In April 2015, Straight Path IP Group declared a dividend totaling $5,647,342. Straight Path IP Group paid $875,338 to its minority stockholders and such dividends were charged to noncontrolling interests. The dividend to Straight Path of $4,772,004 was not paid as of the filing of this report but eliminates in consolidation.

 

Treasury Stock for Payroll Tax Withholding:

 

Treasury stock consists of shares of Class B common stock that were tendered by employees of ours to satisfy the employees’ tax withholding obligations in connection with the lapsing of restrictions on awards of restricted stock. The fair market value of the shares tendered was based on the trading day immediately prior to the vesting date and the proceeds utilized to pay the withholding taxes due upon such vesting event. In September 2014, 35,846 shares of Class B common stock with a value of $348,051 were repurchased. In April 2015, 9,982 shares of Class B common stock with a value of $197,344 were repurchased.

 

On January 16, 2015, the Company sold 4,105 shares of treasury stock to one of its officers at market price and received proceeds of $65,003.

 

At April 30, 2015, there were 41,723 shares of treasury stock at a value of $480,392.

 

Amendment of Stock Option and Incentive Plan (the “Plan”):

In October 2013, the Board of Directors approved an amendment to the Plan increasing the number of shares of the Company’s Class B common stock available for grant of awards by an additional 350,000 shares. The increase was approved by the stockholders on January 12, 2015 at the Company’s annual stockholder meeting.

 

Stock-Based Compensation: 

 

From time to time, the Company issues Class B common stock and options to purchase Class B common stock to non-employee directors, officers, employees and other service providers. Stock-based compensation is included in selling, general and administrative expense and amounted to $294,794 and $130,375 for the three months ended April 30, 2015 and 2014, respectively, and $1,524,017 and $628,057 for the nine months ended April 30, 2015 and 2014, respectively. Issuances of Class B common stock included in stock-based compensation for the nine months ended April 30, 2015 are as follows:

 

 

On August 1, 2014, the Company granted Davidi Jonas, its Chief Executive Officer, 71,000 restricted shares of Class B common stock and Jonathan Rand, its Chief Financial Officer, 52,000 restricted shares of Class B common stock.
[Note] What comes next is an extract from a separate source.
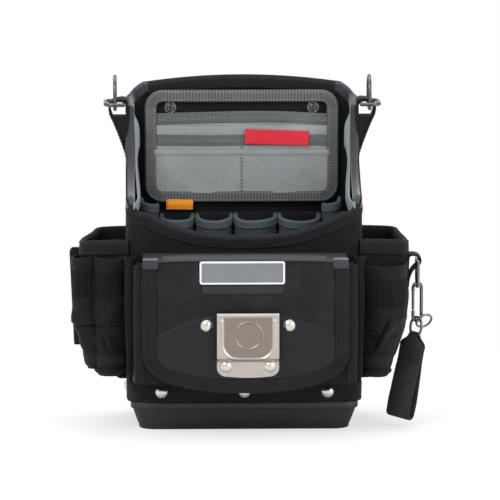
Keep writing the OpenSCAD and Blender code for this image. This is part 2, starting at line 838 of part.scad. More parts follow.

One-third of both grants of restricted shares vested on March 30, 2015 and the remaining vest as to approximately one-third of the granted shares on each of February 1, 2016 and 2017. The aggregate fair value of the grant was approximately $1,214,000 which is being charged to expense on a straight-line basis over the vesting period.

 

On September 1, 2014, the Company granted Zhouyue (Jerry) Pi, its Chief Technology Officer, 60,000 restricted shares of Class B common stock. These restricted shares vest as to one-third of the granted shares on each of September 1, 2015, 2016 and 2017. The aggregate fair value of the grant was $573,000 which is being charged to expense on a straight-line basis over the vesting period.

 

On January 5, 2015, the Company granted three of its directors an aggregate of 24,000 restricted shares of Class B common stock. These grants are the annual grants to non-employee directors provided for in the Plan. The shares vested immediately. The aggregate fair value of the grant was approximately $438,000.